Well-Known poet, cultural theorist and curator Ranjit Hoskote spoke on the Problem of Craft at a Distinguished Lecture organized by the University of Hyderabad (UoH) on 17th October 2014. Speaking to the students, faculty and staff of the University, Hoskote in his talk explored the ambivalence demonstrated towards craft, understood both as technical expertise as well as a lineage of occupational knowledge, in the domain of contemporary art in India. He said that the visionary modernist, committed to expressive individuation, regarded craft as an outmoded practice redolent of folk culture and the deadweight of inherited tradition, the contemporary artist, acting from a conceptualist emphasis on the idea, persists in this attitude by often delegating the actual making of the art work to specialists.
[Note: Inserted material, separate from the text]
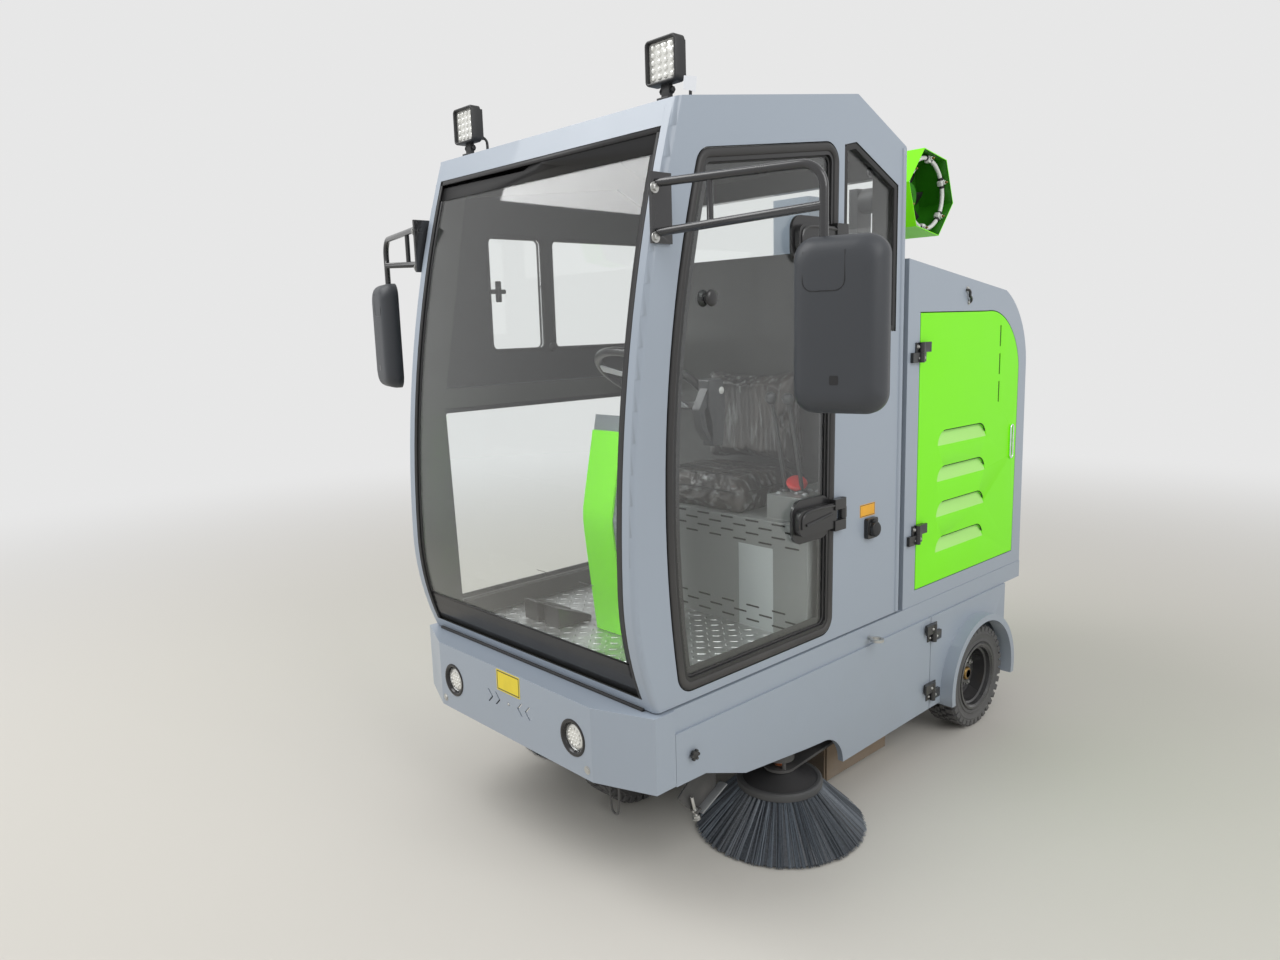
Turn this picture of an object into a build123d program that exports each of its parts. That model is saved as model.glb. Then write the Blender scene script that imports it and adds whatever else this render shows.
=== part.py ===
# Compact ride-on road sweeper with a closed cab, three wheels and two side brushes.
# Millimetres. X runs across the machine (+X is its left side), Y runs from the nose
# (-Y) to the tail, Z is up from the ground. The origin lies on the ground below the
# middle of the machine.
import os
from math import atan2, cos, hypot, radians, sin

from build123d import *

os.makedirs("parts", exist_ok=True)

# Overall sizes
length = 1942
body_width = 1000
sill_top = 520
half_width = body_width / 2
lamp_proud = 2.5
tail_proud = 19
middle_station = (length + tail_proud - lamp_proud) / 2


def at(station):
    """Y of a station measured back from the face of the bumper."""
    return station - middle_station


def up(height):
    """Z of a height measured up from the top of the frame."""
    return sill_top + height


def save(piece, name):
    """Label a finished piece and write it as its own file."""
    piece.part.label = name
    export_step(piece.part, "parts/" + name + ".step")


# Clearances that tie one piece to another
fit_gap = 0.3
panel_gap = 3

# Wheels
tyre_radius = 178
tyre_width = 114
bead_radius = 102
flange_radius = 117
flange_thickness = 4
tyre_shoulder = 14
wheel_proud = 20
front_axle_station = 440
rear_axle_from_tail = 347
rear_axle_station = length - rear_axle_from_tail
rear_wheel_x = half_width + wheel_proud - tyre_width / 2
axle_radius = 25
stub_radius = 15
hub_radius = 38

# Frame
rail_height = 60
rail_width = 40
rail_spacing = 560
beam_width = 30
cross_width = 50
frame_bottom = sill_top - rail_height
skirt_skin = 6
nose_depth = 127
head_half = 110

# Cab
cab_half = half_width - 10
cab_wall = 36
cab_front = 78
cab_length = 1114
floor_plate_thickness = 4
cab_foot = floor_plate_thickness
nose_reach = 61
nose_height = 296
brow_height = 1379
brow_station = 192
peak_height = 1478
peak_station = 877
tail_height = 1373
low_bow = 15
high_bow = 44
glass_thickness = 6
glass_inset = 6
screen_sill = 33
screen_head = 1320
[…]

Ranjit further opined that this is not without paradox, since contemporary art often premises itself on an intended democratization of the art-making and art-viewing process.
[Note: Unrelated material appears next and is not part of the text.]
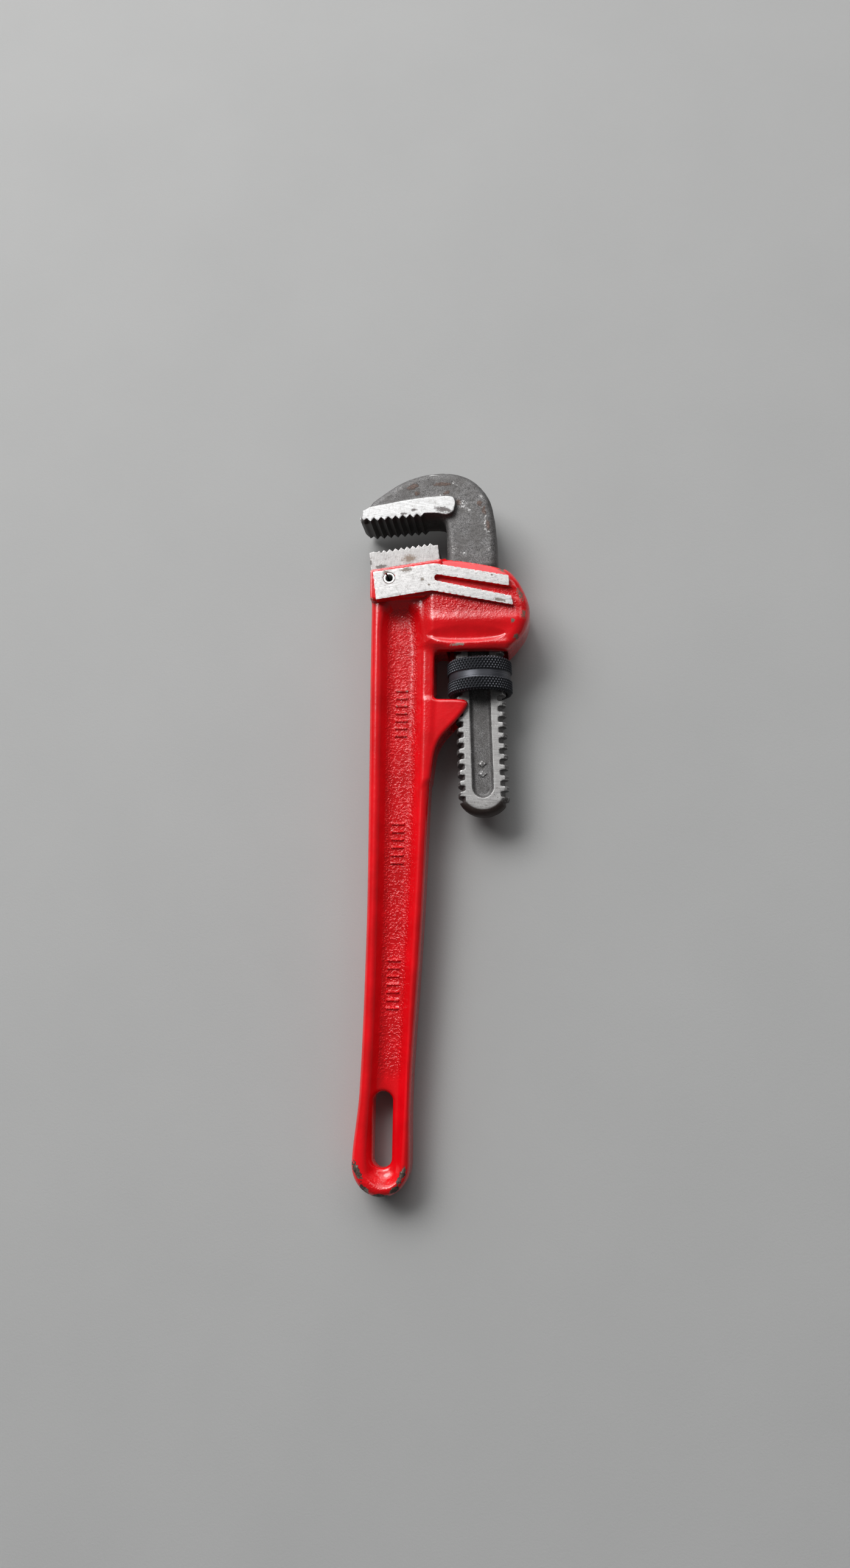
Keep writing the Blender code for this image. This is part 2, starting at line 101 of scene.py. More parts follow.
# The shank's axis, its thread and the bore that it runs in.
AXIS_FOOT = (49.1, 169.0)
AXIS_LEAN = math.radians(2.5)
THREAD_PITCH = 4.618
THREAD_CREST = 11.0
THREAD_ROOT = 9.25
TOOTH_CREST = 1.75
TOOTH_FLANK = 0.4
THREAD_PHASE = -1.77
THREAD_LAST = 79.5
FLAT_HALF = 5.55
SHANK_END = -12.2
SHANK_END_RADII = (11.6, 11.0)
SHANK_END_RIM = 3.4
SHANK_PLAIN_FROM = 74.0
SHANK_PLAIN_HALF = 6.3
GROOVE_HALF = 4.6
GROOVE_DEPTH = 1.5
GROOVE_END = -4.6
GROOVE_TOP = 70.0
BORE_FRONT = -12.45
BORE_REAR = 12.4
BORE_HALF = 8.9
BORE_LIP_HALF = 7.0
BORE_FLARE = 1.15
LEAF_HALF = 4.5
RELIEF_DEPTH = 2.7
COIL_AT = 72.3
COIL_POCKET_RADIUS = 4.1
COIL_POCKET_BOTTOM = -21.9

# The adjusting nut.
NUT_RADIUS = 14.1
NUT_HEIGHT = 14.6
NUT_BOTTOM = 40.75
NUT_GROOVE_WIDTH = 2.9
NUT_GROOVE_DEPTH = 0.75
KNURL_COUNT = 60
KNURL_RISE = 2.1
KNURL_DEPTH = 0.55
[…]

Contemporary art is thus in danger of perpetuating a Platonic emphasis on the idea over materiality, while also rehearsing what might be described as a Cartesian account of the mind-body dichotomy. These asymmetries are mapped, in turn, on the social premises of the caste system, which derogates manual labour and celebrates cerebral activity, while correspondingly derogating and celebrating their respective practitioners, he added.
In his lecture Hoskote took the audience through the key ideas of John Ruskin, William Morris, Ananda Coomaraswamy and Richard Sennett, and proposed an inquiry into the shifting place of the artisan in the genealogy of the modern in art, as well as the notion of tradition variously inflected as fossil legacy, experimental continuity and critical engagement with an improvised genealogy. These considerations gain in urgency at a historical moment when the global circulations of the neoliberal order have reformatted lived experience through speculative gain, immaterial capital, volatile commitment, and the precarity of labour.
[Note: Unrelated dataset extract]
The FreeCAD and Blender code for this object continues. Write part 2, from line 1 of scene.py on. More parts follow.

Ranjit Hoskote is the author of more than 25 books, ranging across poetry, art criticism, cultural history and poetry in translation. His collections of poetry include Central Time (Penguin, 2014), Vanishing Acts: New & Selected Poems 1985-2005 (Penguin, 2006) and Die Ankunft der Vögel (Carl Hanser Verlag, 2006). His translation of the 14th-century Kashmiri mystic Lal Ded has been published as I, Lalla: The Poems of Lal Ded (Penguin Classics, 2011). He is the editor of Dom Moraes: Selected Poems (Penguin Modern Classics, 2012), which is the first annotated critical edition of a major Anglophone Indian poet’s work. Hoskote has been a Fellow of the International Writing Program, University of Iowa (1995) and writer-in-residence at Villa Waldberta, Munich (2003), Theater der Welt, Essen/ Mülheim (2010) and the Polish Institute, Berlin (2010). He has been research scholar-in-residence at BAK/ basis voor actuele kunst, Utrecht (2010 and 2013). He has been awarded the Sanskriti Award for Literature, the S H Raza Award for Literature, the Sahitya Akademi Golden Jubilee Award for Literature, and the Sahitya Akademi Translation Award as well as the MUSE India Translation Award for his book I, Lalla. He will give away the 6th Srinivas Rayaprol Poetry prize and read his poetry at 6 p.m. on 18.10.2014.